Optimising Urban Energy Dynamics: A Multifactorial Approach to Building Energy Use and Solar Photovoltaic Power Generation in Urban Blocks

Urban block morphology and function are key factors affecting building energy use (BEU) and solar photovoltaic (PV) power generation (PVPG). This study investigates the synergistic effect of block morphology and function on BEU and PVPG, which employs a k-means clustering algorithm and architectural typology to categorise 150 urban blocks in Wuhan, China, and proposes a workflow for evaluating BEU, PVPG, and load balancing on a block scale. The findings revealed that office blocks consume 1.5 times more energy annually than residential blocks, while commercial blocks consume 3.2 times more.

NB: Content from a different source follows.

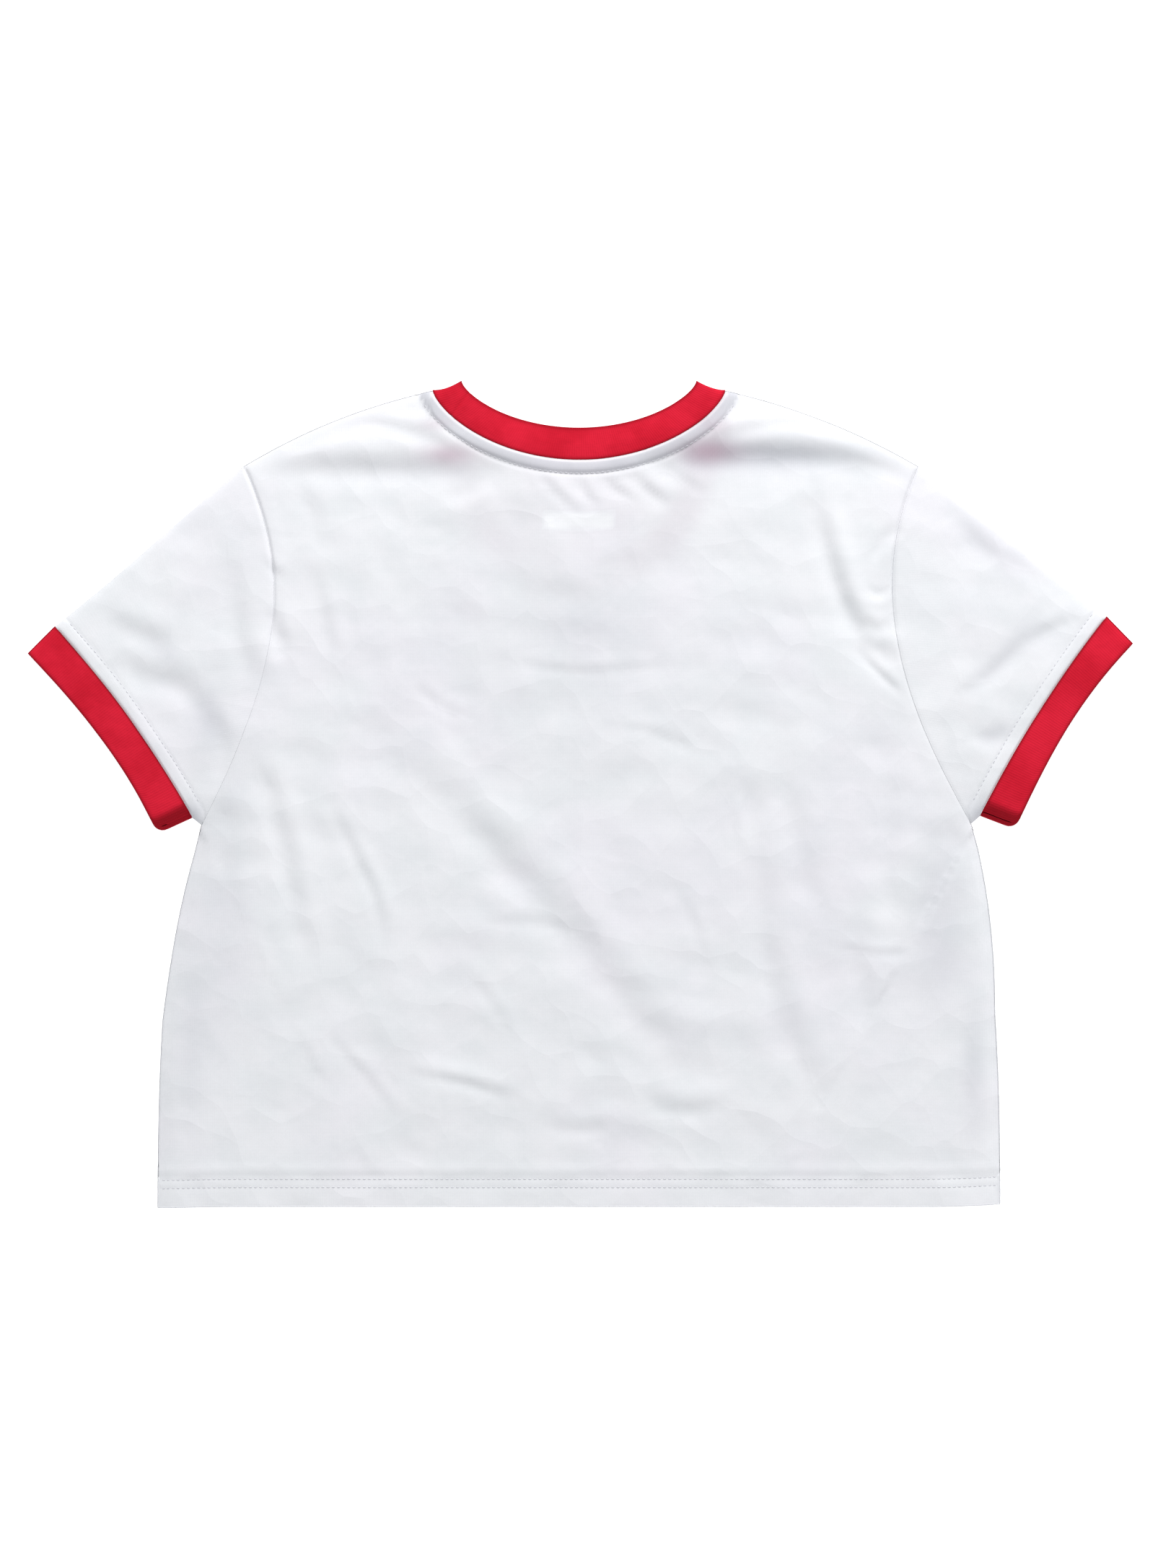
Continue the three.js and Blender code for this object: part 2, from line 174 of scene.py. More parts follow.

The block with the highest PVPG was a multi-storey slab commercial street, which was 4.2 times higher than the high-rise pavilion A office block. The study also found that multi-storey slab and courtyard residential blocks could achieve a balance between BEU and PVPG with over 100% Photovoltaic substitution rate, whereas the high-rise pavilion A office block had only 14.63%. This paper contributes a scalable model for assessing urban energy dynamics considering block morphology and function over time. The technical framework and findings can contribute to sustainable urban development and help make buildings carbon neutral.